Dueño de una habilidad extraordinaria para las tareas manuales, encontró en la plomería no solo un oficio para ganarse el sustento, sino también una práctica explicación de su historia, y su misión en esta vida. “Al destapar un caño –subraya- libero los obstáculos que impiden una vida sana. Donde corre bien el agua, corre bien la vida. Y donde hay vida, siempre hay esperanza…”.
Tiene una fe solidísima; y, por eso, es bien abierto a los demás. Aprendió de su madre la alegría de pertenecer a Cristo; y hasta ese sano sentido del humor, que brota de un corazón enamorado del Señor, y de su providencia. “Pensar –le dice la hoy anciana- que esa noche no quería que tu padre fuese al bar… ¡Menos mal que no me hizo caso!...”.
Infaltable en las marchas por la vida, es también activo participante de un grupo que trabaja para facilitar los mecanismos, y las leyes de adopción. Y lo hace con la convicción de quien, como buen cristiano, se sabe hijo adoptivo del Padre, en el Hijo.

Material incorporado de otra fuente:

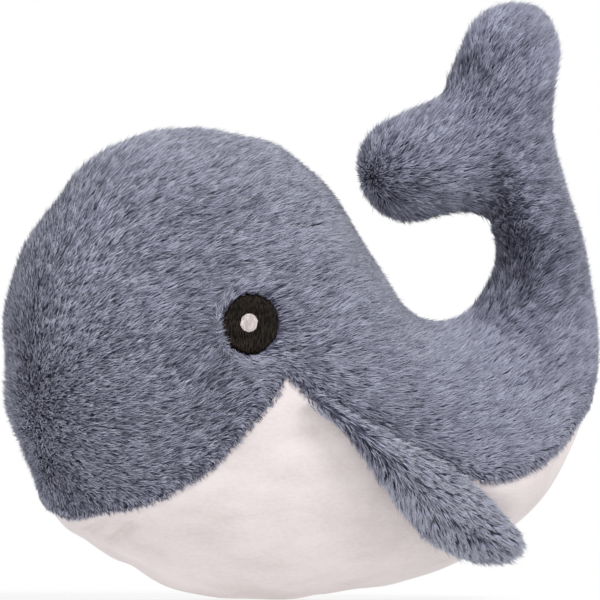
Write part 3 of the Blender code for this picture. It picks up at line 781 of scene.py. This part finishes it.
# The centre and tone of the nearest clump: space is cut in cubes, each with one centre at a place of its own.
# Its place and its tone are the fractions of a large number times the sines of four weighted sums.
def clumpCentres(points, size):
    cell = np.floor(points / size)
    best = np.full(len(points), np.inf)
    centre = np.zeros_like(points)
    tone = np.zeros(len(points))
    for offset in np.stack(np.meshgrid(*[(-1, 0, 1)] * 3, indexing="ij"), -1).reshape(-1, 3):
        near = cell + offset
        rolls = [np.mod(np.sin(near @ sums) * 43758.5453, 1) for sums in mixedSums]
        here = (near + np.stack(rolls[:3], -1)) * size
        gap = ((here - points) ** 2).sum(1)
        closer = gap < best
        best[closer], centre[closer], tone[closer] = gap[closer], here[closer], rolls[3][closer]
    return centre, tone


# A nap direction of the left panel's plane, carried to a surface by the least turn from -Y to its normal, and
# held back where the surface faces away.
def carriedNap(normals, direction):
    axis = np.cross((0.0, -1.0, 0.0), normals)
    facing = -normals[:, 1:2]
    turned = direction * facing + np.cross(axis, direction)
    turned += axis * (axis * direction).sum(1, keepdims=True) / np.maximum(1 + facing, 0.25)
    return unit(alongSurface(turned, normals))


# The nap's rise towards the tail and its lean: the mean of the table's values, each weighted by
# exp(-(distance / reach)^2) from its place in the side view, and far from them all by their nearness.
def napAt(points):
    table = np.array(furForm["nap"])
    places = sidePoints(table[:, :2])[:, [0, 2]]
    gaps = ((points[:, None, [0, 2]] - places) ** 2).sum(-1)
    weights = np.exp(-gaps / furForm["napReach"] ** 2) + 1e-9 / (gaps + 1e-6)
    return (weights @ table[:, 2:] / weights.sum(1, keepdims=True)).T


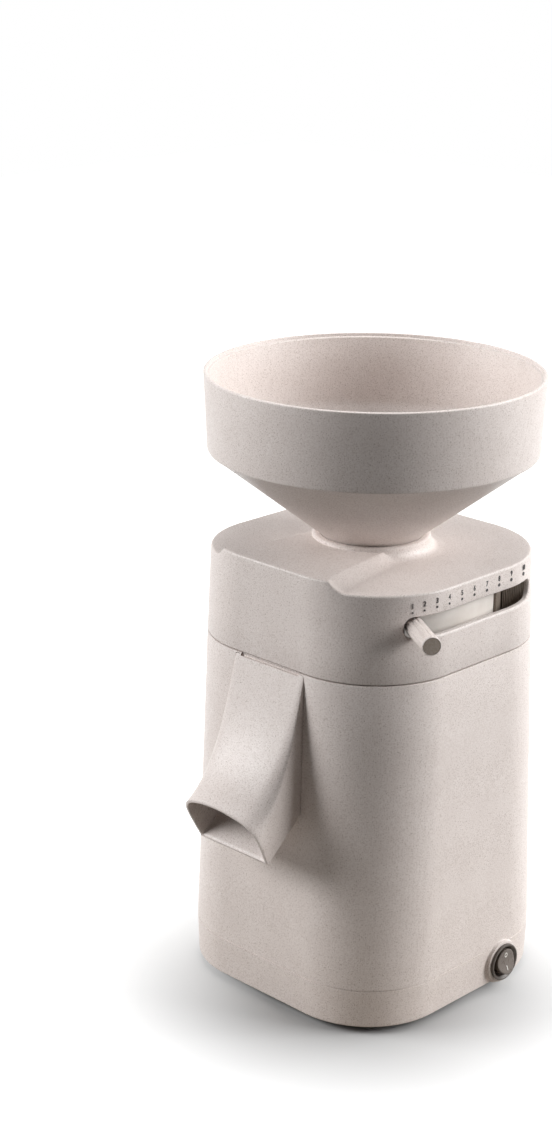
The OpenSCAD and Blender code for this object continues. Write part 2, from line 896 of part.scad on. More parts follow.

Dios le dio la posibilidad de formar una familia propia; que cuenta ya con tres hijos biológicos, y tres adoptados. Y ese racimo de vida desbordante, como era más que previsible esperarlo, se sumó a la radiante militancia provida y profamilia, que sigue ganando cada vez más espacios, en la vida de nuestros países. Siempre en términos acuáticos, propios del oficio, deja bien en claro el sentido de ese “buen combate” (2 Tm 4, 7) por la obra creadora del Señor: “Nos buscan inundar con las más perversas y criminales olas, pero su único destino es la alcantarilla… No podrá detenerse esta magnífica avalancha de matrimonios sólidos, familias bien fundadas y numerosas; con abuelos sabios y nietos cariñosos… El agua siempre vuelve a su cauce”.
Hace poco se enteró de otro Carlos, nacido de una madre, Emilia; a quien, por su delicada salud, habían intentado convencer de la conveniencia de un aborto. Dueña absoluta de una delicada sensibilidad, enriquecida por una profundísima fe, la digna señora se negó tajantemente. Y no solo pudo dar a luz a su bebé, sino que sobrevivió algunos años.
Ese niño se crió, por cierto, en una nación bien lejana, y en circunstancias políticas y sociales bien distintas. En polaco su nombre era Karol, y su apellido Wojtyla; y fue, claro está, San Juan Pablo II.
Cuando nuestro Carlos supo de esta historia, lo primero que hizo fue concurrir a su parroquia a solicitar una Misa, en sufragio del alma de Emilia. Y por tantas otras Emilias, solo por Dios conocidas, que se elevan como valientes guerreras de la vida, ante la pestífera anticultura de la muerte; que adquiere, en los diversos momentos históricos, distintas variantes, pero que mantiene su constitutivo y satánico odio a Dios y al hombre.
¿Cómo se llamaría su madre; la que efectivamente lo dio a luz? Es poco probable que fuera Emilia. Y aunque no pudiera compararse con la famosa madre polaca, cierto es también que ella le había dado una remota posibilidad de sobrevivir… Con todas las salvedades del caso, pero posibilidad al fin.
En otra Misa pidió rezar por ella. “Por las madres que no conocemos, y por sus hijos que están entre nosotros”, se escuchó en el templo. Nadie ni nada podían arrebatarle su sed de perdón. Ahí estaba, una vez más, con los ojos fijos en la eternidad; parado en lo alto de su agradecido coraje. Buscó los ojos de María Santísima; y, nuevamente, encontró en ellos la superabundante Maternidad de la Madre de Dios. El Señor, en sus insondables caminos, le había regalado tres madres… No había ningún lugar para odios, ni para vivir con los ojos en la nuca…
+ Padre Christian Viña
Cambaceres, martes 3 de septiembre de 2019.
San Gregorio Magno, papa y doctor de la Iglesia.